Quote:
Originally Posted by littlemanpoet
Does the Translator Conceit function in this text and/or context? How? What does it achieve if it does function here? What does it not achieve?
|
Since I first raised the issue that this passage was one of the places that broke the enchantment for me, I'll take a stab at this. But first I want to consider more why this passage broke the enchantment.
The events are harrowing and thrilling. Aragorn has marched off to the Paths of the Dead. We have just seen Éowyn (and Merry) dispatch the WitchKing. Yet the King of the Mark has fallen; Théodan has gone to his forebearers. Yet ere he dies, he names his heir, Éomer. Now we have the new king speaking to his people, an invocation to the dead as well as a reminder that now is not the time to mourn. I have already suggested that I wish more time had been spent developing Éomer's character at this point, to prepare us for his elevation into the heroic mold of eld and enable us emotionally to see this change. Perhaps all it would have needed would have been, "Remember, Remember" and then clearly some statement that, out of this momentous occasion when he puts on the kingship, Éomer reminds his people of stirring words from old song. (Compare the difference between these lines of verse and Éomer's dialogue immediately following--there is the response 'in character'.) But something else is at work here.
"Mourn not overmuch" is pure Old English verse form, in both rhythm and allieration. These lines from Éomer do not belong to Tolkien's subcreation; they are not like the elvish languages he created for Middle earth and they are not like the other verses. They take me out of the secondary world and put me right back in the primary world, for this is Old English verse, not an approximation.
Thus, it isn't a sub-created form at all, but a specific language form of the primary world. I suppose readers who don't know this take the primary world Old English as Rohirric. But here are the word forms of The Battle of Maldon and of Beowulf, and here, the primary and secondary worlds are the same.
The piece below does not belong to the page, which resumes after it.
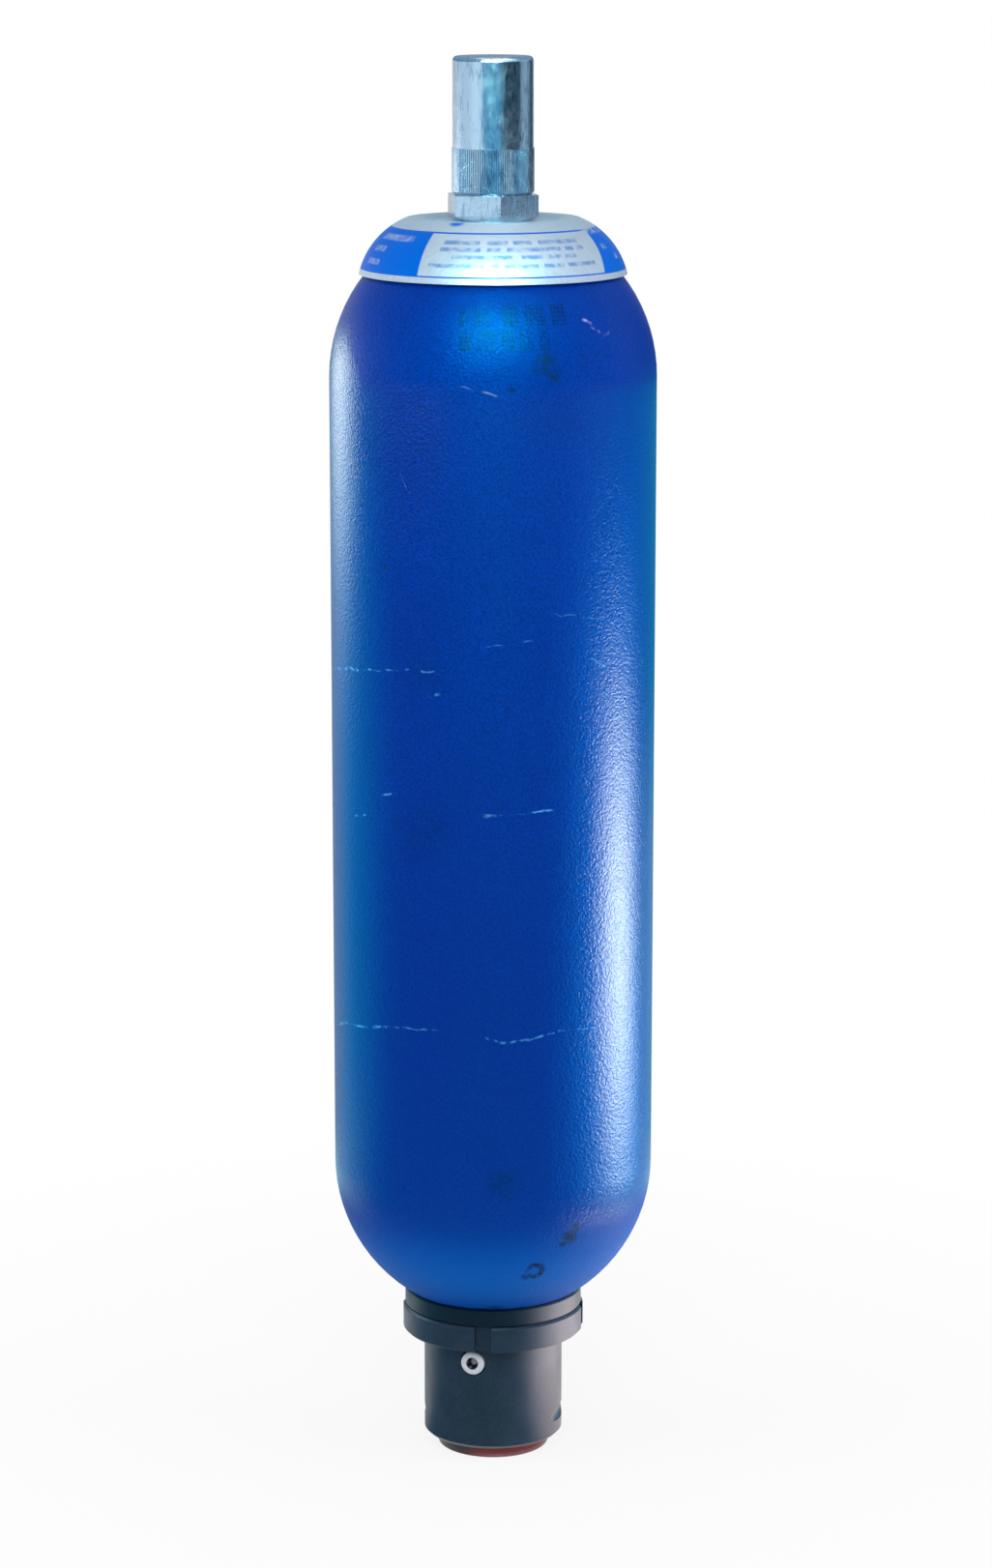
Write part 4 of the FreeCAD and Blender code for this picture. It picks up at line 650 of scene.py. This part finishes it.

Perhaps this is a small place where the fantasy collides with the purported history? Earlier, in "The Muster of Rohan", Tolkien used an approximation of OE verse form in "From the dark Dunharrow in the dim morning" but there we are given the verse as a legend retold:
Quote:
On down the grey road they went beside the Snowbourn rushing on its stones; through the hamlets of Underharrow and Upbourn, where many sad faces of women looked out from dark doors; and so without horn or harp or music of men's voices the great ride into the East began with which the songs of Rohan were busy for many long lives of men thereafter.
|
What follows is the Dunharrow verse. And immediately following the verse, we are given the narrator's 'historical revision' of those lines:
Quote:
It was indeed in the deeping gloom that the king came to Edoras, although it was then by noon by the hour.
|
A narrator's comment about the accuracy of song and legend!
So, was Tolkien here (in the invocation on the death of Théoden) deliberately attempting to conflate the subcreated world with the primary world so we could see that this is the early history of his people? I wonder why he might do that here. It seems a tall order given the events we have just 'witnessed'. And, anyway, we have previously been told that such verse was song created after the fact.
So, I am left with two reasons why the passage broke the enchantment for me: it was an awkward movement for the character, a rough patch where the previously used elements of fictional characterisation come face to face with heroic voice from Old English. (Heroic lines in OE verse are usually created after wards, not in the heat of battle, although they are given in the heat of battle.) Here, in these lines, the Rohirrim = Anglo Saxon. The applicability is destroyed.
I can't for the life of me figure out which editor/translator/narrator would want to do that.